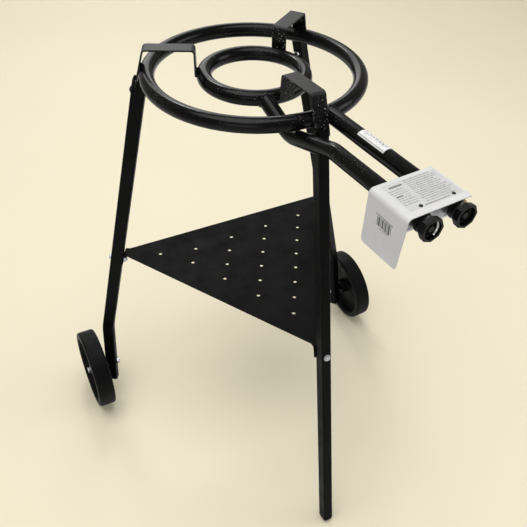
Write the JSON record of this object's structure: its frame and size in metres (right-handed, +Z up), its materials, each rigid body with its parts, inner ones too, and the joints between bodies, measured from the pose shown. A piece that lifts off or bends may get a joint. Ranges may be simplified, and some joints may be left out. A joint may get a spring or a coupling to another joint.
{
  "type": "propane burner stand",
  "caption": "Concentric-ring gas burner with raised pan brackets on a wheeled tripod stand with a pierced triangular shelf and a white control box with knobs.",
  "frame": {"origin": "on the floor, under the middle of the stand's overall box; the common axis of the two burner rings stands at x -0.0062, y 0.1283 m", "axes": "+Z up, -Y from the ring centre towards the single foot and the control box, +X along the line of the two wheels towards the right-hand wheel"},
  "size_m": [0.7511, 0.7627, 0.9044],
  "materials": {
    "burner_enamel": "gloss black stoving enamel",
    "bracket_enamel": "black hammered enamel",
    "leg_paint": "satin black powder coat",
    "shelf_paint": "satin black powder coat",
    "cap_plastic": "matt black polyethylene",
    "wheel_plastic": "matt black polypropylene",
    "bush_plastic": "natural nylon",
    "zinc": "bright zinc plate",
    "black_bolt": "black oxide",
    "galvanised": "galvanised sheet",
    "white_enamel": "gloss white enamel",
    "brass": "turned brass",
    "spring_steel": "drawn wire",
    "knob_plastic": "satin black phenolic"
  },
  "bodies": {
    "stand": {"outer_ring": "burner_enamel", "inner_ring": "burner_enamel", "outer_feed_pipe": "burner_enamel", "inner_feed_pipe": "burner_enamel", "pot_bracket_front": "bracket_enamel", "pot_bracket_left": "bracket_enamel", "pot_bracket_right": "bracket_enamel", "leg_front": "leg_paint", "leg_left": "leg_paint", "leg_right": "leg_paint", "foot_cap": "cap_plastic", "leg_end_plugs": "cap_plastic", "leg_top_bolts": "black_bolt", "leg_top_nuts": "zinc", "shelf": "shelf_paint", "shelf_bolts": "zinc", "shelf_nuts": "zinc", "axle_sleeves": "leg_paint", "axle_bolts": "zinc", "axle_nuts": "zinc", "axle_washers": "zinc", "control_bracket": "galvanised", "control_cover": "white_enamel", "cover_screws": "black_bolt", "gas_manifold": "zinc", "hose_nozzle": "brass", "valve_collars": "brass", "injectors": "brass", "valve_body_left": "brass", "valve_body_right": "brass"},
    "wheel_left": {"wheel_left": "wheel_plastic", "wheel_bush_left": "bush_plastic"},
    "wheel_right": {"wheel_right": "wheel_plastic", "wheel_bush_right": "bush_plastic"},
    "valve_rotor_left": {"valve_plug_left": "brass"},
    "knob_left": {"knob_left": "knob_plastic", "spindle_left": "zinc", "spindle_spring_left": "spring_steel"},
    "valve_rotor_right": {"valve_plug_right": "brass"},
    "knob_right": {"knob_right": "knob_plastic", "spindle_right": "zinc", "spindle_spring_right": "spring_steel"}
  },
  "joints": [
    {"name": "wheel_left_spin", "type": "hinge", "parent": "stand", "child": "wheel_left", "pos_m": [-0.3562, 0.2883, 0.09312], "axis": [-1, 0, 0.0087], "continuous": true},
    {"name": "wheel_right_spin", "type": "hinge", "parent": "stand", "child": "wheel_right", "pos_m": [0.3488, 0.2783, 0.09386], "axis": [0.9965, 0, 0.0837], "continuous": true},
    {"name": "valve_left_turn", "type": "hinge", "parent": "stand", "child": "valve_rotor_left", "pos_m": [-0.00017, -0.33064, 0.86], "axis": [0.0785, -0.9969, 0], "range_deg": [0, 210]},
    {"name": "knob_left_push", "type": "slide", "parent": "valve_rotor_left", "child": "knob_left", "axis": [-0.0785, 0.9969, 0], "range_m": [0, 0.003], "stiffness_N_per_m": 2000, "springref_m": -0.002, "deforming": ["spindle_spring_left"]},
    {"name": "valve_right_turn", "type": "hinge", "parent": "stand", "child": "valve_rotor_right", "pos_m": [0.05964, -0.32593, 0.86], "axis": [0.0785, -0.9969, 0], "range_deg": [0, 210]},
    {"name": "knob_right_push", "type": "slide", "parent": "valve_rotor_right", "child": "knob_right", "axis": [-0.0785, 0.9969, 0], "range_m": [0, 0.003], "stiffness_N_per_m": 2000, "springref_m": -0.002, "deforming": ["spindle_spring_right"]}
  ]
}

+++

* What you need to do
Reproduce all of the data exactly as given.

* Solution to this exercise
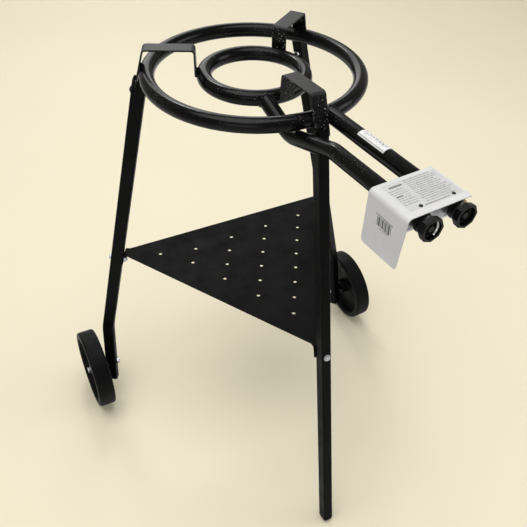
Write the JSON record of this object's structure: its frame and size in metres (right-handed, +Z up), its materials, each rigid body with its parts, inner ones too, and the joints between bodies, measured from the pose shown. A piece that lifts off or bends may get a joint. Ranges may be simplified, and some joints may be left out. A joint may get a spring or a coupling to another joint.
{
  "type": "propane burner stand",
  "caption": "Concentric-ring gas burner with raised pan brackets on a wheeled tripod stand with a pierced triangular shelf and a white control box with knobs.",
  "frame": {"origin": "on the floor, under the middle of the stand's overall box; the common axis of the two burner rings stands at x -0.0062, y 0.1283 m", "axes": "+Z up, -Y from the ring centre towards the single foot and the control box, +X along the line of the two wheels towards the right-hand wheel"},
  "size_m": [0.7511, 0.7627, 0.9044],
  "materials": {
    "burner_enamel": "gloss black stoving enamel",
    "bracket_enamel": "black hammered enamel",
    "leg_paint": "satin black powder coat",
    "shelf_paint": "satin black powder coat",
    "cap_plastic": "matt black polyethylene",
    "wheel_plastic": "matt black polypropylene",
    "bush_plastic": "natural nylon",
    "zinc": "bright zinc plate",
    "black_bolt": "black oxide",
    "galvanised": "galvanised sheet",
    "white_enamel": "gloss white enamel",
    "brass": "turned brass",
    "spring_steel": "drawn wire",
    "knob_plastic": "satin black phenolic"
  },
  "bodies": {
    "stand": {"outer_ring": "burner_enamel", "inner_ring": "burner_enamel", "outer_feed_pipe": "burner_enamel", "inner_feed_pipe": "burner_enamel", "pot_bracket_front": "bracket_enamel", "pot_bracket_left": "bracket_enamel", "pot_bracket_right": "bracket_enamel", "leg_front": "leg_paint", "leg_left": "leg_paint", "leg_right": "leg_paint", "foot_cap": "cap_plastic", "leg_end_plugs": "cap_plastic", "leg_top_bolts": "black_bolt", "leg_top_nuts": "zinc", "shelf": "shelf_paint", "shelf_bolts": "zinc", "shelf_nuts": "zinc", "axle_sleeves": "leg_paint", "axle_bolts": "zinc", "axle_nuts": "zinc", "axle_washers": "zinc", "control_bracket": "galvanised", "control_cover": "white_enamel", "cover_screws": "black_bolt", "gas_manifold": "zinc", "hose_nozzle": "brass", "valve_collars": "brass", "injectors": "brass", "valve_body_left": "brass", "valve_body_right": "brass"},
    "wheel_left": {"wheel_left": "wheel_plastic", "wheel_bush_left": "bush_plastic"},
    "wheel_right": {"wheel_right": "wheel_plastic", "wheel_bush_right": "bush_plastic"},
    "valve_rotor_left": {"valve_plug_left": "brass"},
    "knob_left": {"knob_left": "knob_plastic", "spindle_left": "zinc", "spindle_spring_left": "spring_steel"},
    "valve_rotor_right": {"valve_plug_right": "brass"},
    "knob_right": {"knob_right": "knob_plastic", "spindle_right": "zinc", "spindle_spring_right": "spring_steel"}
  },
  "joints": [
    {"name": "wheel_left_spin", "type": "hinge", "parent": "stand", "child": "wheel_left", "pos_m": [-0.3562, 0.2883, 0.09312], "axis": [-1, 0, 0.0087], "continuous": true},
    {"name": "wheel_right_spin", "type": "hinge", "parent": "stand", "child": "wheel_right", "pos_m": [0.3488, 0.2783, 0.09386], "axis": [0.9965, 0, 0.0837], "continuous": true},
    {"name": "valve_left_turn", "type": "hinge", "parent": "stand", "child": "valve_rotor_left", "pos_m": [-0.00017, -0.33064, 0.86], "axis": [0.0785, -0.9969, 0], "range_deg": [0, 210]},
    {"name": "knob_left_push", "type": "slide", "parent": "valve_rotor_left", "child": "knob_left", "axis": [-0.0785, 0.9969, 0], "range_m": [0, 0.003], "stiffness_N_per_m": 2000, "springref_m": -0.002, "deforming": ["spindle_spring_left"]},
    {"name": "valve_right_turn", "type": "hinge", "parent": "stand", "child": "valve_rotor_right", "pos_m": [0.05964, -0.32593, 0.86], "axis": [0.0785, -0.9969, 0], "range_deg": [0, 210]},
    {"name": "knob_right_push", "type": "slide", "parent": "valve_rotor_right", "child": "knob_right", "axis": [-0.0785, 0.9969, 0], "range_m": [0, 0.003], "stiffness_N_per_m": 2000, "springref_m": -0.002, "deforming": ["spindle_spring_right"]}
  ]
}